WRITTEN EXERCISE -> Write out the lines from the top of the material through the line with "import Module from", exactly and with nothing added.

COLLECTED MATERIAL ->
— Begin —
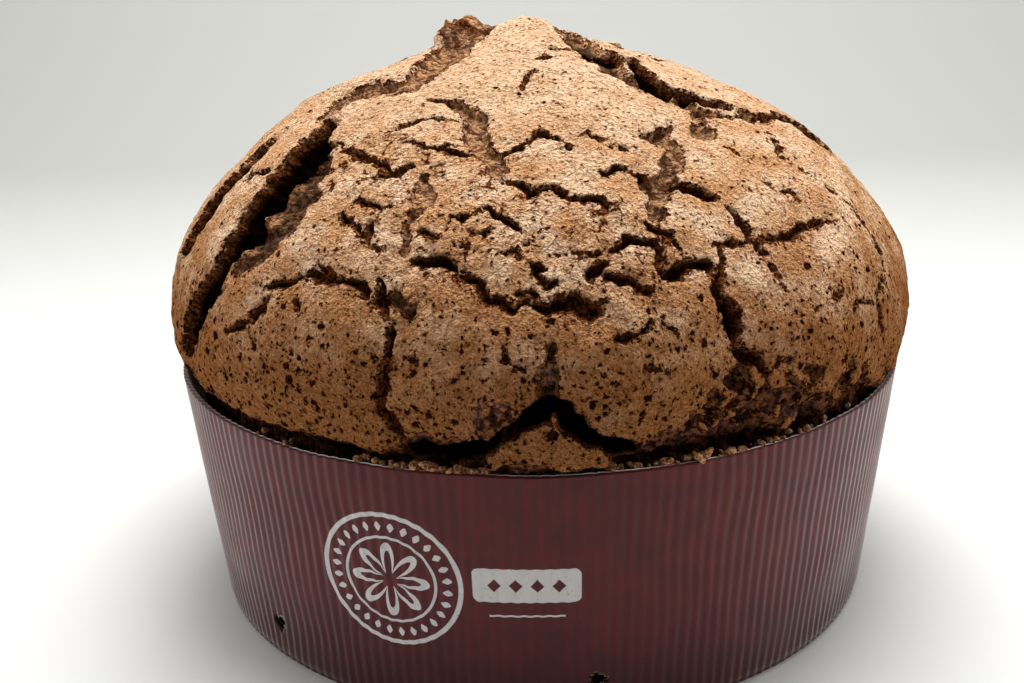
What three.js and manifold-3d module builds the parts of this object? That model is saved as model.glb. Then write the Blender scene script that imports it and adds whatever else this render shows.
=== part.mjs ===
// A low, wide chocolate panettone of one kilo in its fluted paper baking case, in millimetres, +Z up.
// The origin is the middle of the case's flat underside, and -Y is the front.
// The cake is one body: a straight-sided foot that fills the case, and a peaked dome above the rim whose
// pale crust has split into plates, with dark crumb bare between them. The case is a paper cup with
// vertical flutes, pierced near its foot by the two skewers that the cake hung from while it cooled.
import * as THREE from "three";
import { mergeVertices } from "three/addons/utils/BufferGeometryUtils.js";
import Module from "manifold-3d";

// The paper case
const rimRadius = 105;
const footRadius = 99;
const caseHeight = 68.2;
const paperThickness = 1.4;
const floorThickness = 1.2;
const footBevel = 1.1;
const fluteCount = 220;
const fluteDepth = 0.5;
const smoothSides = 110;

// The cake
const fitGap = 0.35;
const waistRadius = 105.3;
const waistHeight = 80.6;
const domeHeight = 77.3;
const domeSpread = 1.32;
const domeFullness = 2.22;
const shoulder = { radius: 104.4, above: 2.4 };
const middleHeight = 65;

// The two skewers run level and parallel through the foot of the cake.
const skewer = { radius: 2.3, height: 11.6, pitDepth: 9, heading: -18.4, apart: 25.8 };

// Mesh sizes
const coarseEdge = 12.4;
const crackEdge = 3.4;
const ridgeEdge = 4.2;
const wallSides = 60;
const crackReach = 0.6;
const snapReach = 0.95;

const degree = Math.PI / 180;
const clamp = (value, low, high) => Math.min(high, Math.max(low, value));
const smoothstep = (low, high, value) => {
  const t = clamp((value - low) / (high - low), 0, 1);
  return t * t * (3 - 2 * t);
};

// Every split and seam of the crust runs through points given as [azimuth, elevation] in degrees. Azimuth 0
// is the front and positive to the right, and elevation is seen from the cake's middle, just below the rim.
// half is half the width of the opening, in millimetres, and deep is how far its bottom lies below the
// crust. lip lifts the crust beside a split: on its left, going along the path, if it is positive.
const splits = [
  { half: 4.6, deep: 12, lip: -1.6, path: [[-55, 49], [-52, 41], [-51.5, 34], [-53.3, 25], [-58.5, 10]] },
  { half: 3.0, deep: 7, lip: 2.2, path: [[50, 74], [50, 69], [46.5, 60], [56, 52.5], [61, 45]] },
  { half: 2.0, deep: 5, lip: 1.2, path: [[62, 46.5], [74, 43], [76, 36]] },
  { half: 2.2, deep: 5, lip: 1.4, path: [[-80, 72], [-66, 66.5], [-61, 62], [-66.5, 58.5], [-78, 49]] },
  { half: 2.2, deep: 5, lip: 1.2, path: [[-62, 34.5], [-71, 36], [-78, 33], [-86, 21], [-85, 8]] },
];
const rimGaps = [
  { half: 3.4, deep: 9, path: [[-13, 3.8], [-5.5, 5.3], [0.5, 9.8], [3, 10.5], [5, 8.8], [10.5, 5]] },
  { half: 3.2, deep: 5, path: [[-66, 9], [-56, 4.5], [-40, 4], [-26, 3], [-14, 3.4]] },
  { half: 2.2, deep: 5, path: [[10.5, 4.5], [15, 3.2], [29, 5], [40, 4], [54, 3]] },
];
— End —
TASK SOLUTION ->
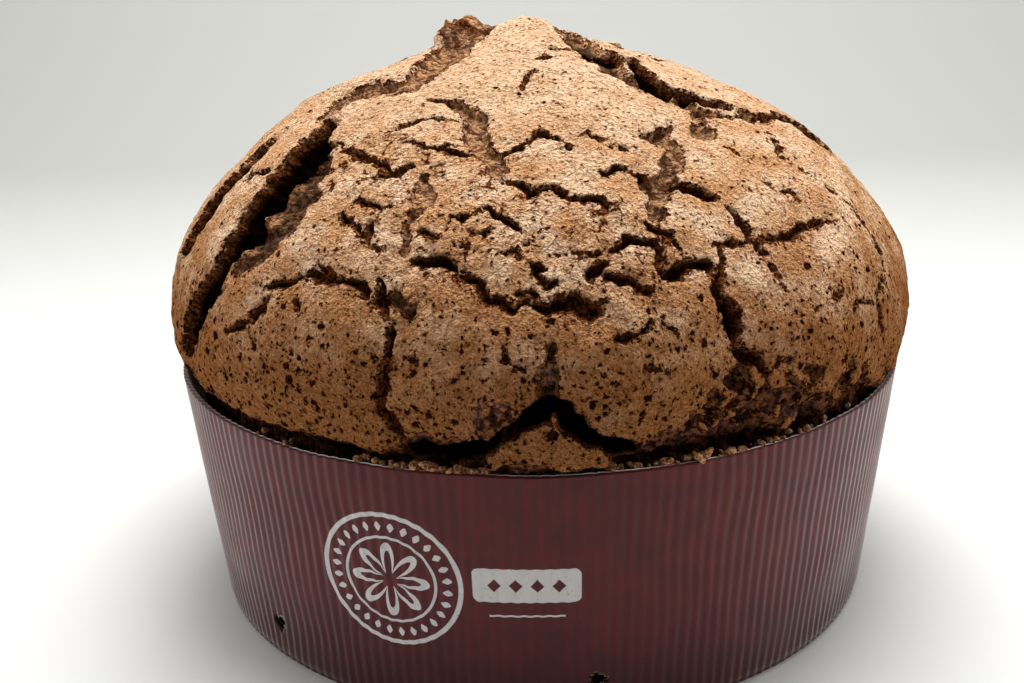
What three.js and manifold-3d module builds the parts of this object? That model is saved as model.glb. Then write the Blender scene script that imports it and adds whatever else this render shows.
=== part.mjs ===
// A low, wide chocolate panettone of one kilo in its fluted paper baking case, in millimetres, +Z up.
// The origin is the middle of the case's flat underside, and -Y is the front.
// The cake is one body: a straight-sided foot that fills the case, and a peaked dome above the rim whose
// pale crust has split into plates, with dark crumb bare between them. The case is a paper cup with
// vertical flutes, pierced near its foot by the two skewers that the cake hung from while it cooled.
import * as THREE from "three";
import { mergeVertices } from "three/addons/utils/BufferGeometryUtils.js";
import Module from "manifold-3d";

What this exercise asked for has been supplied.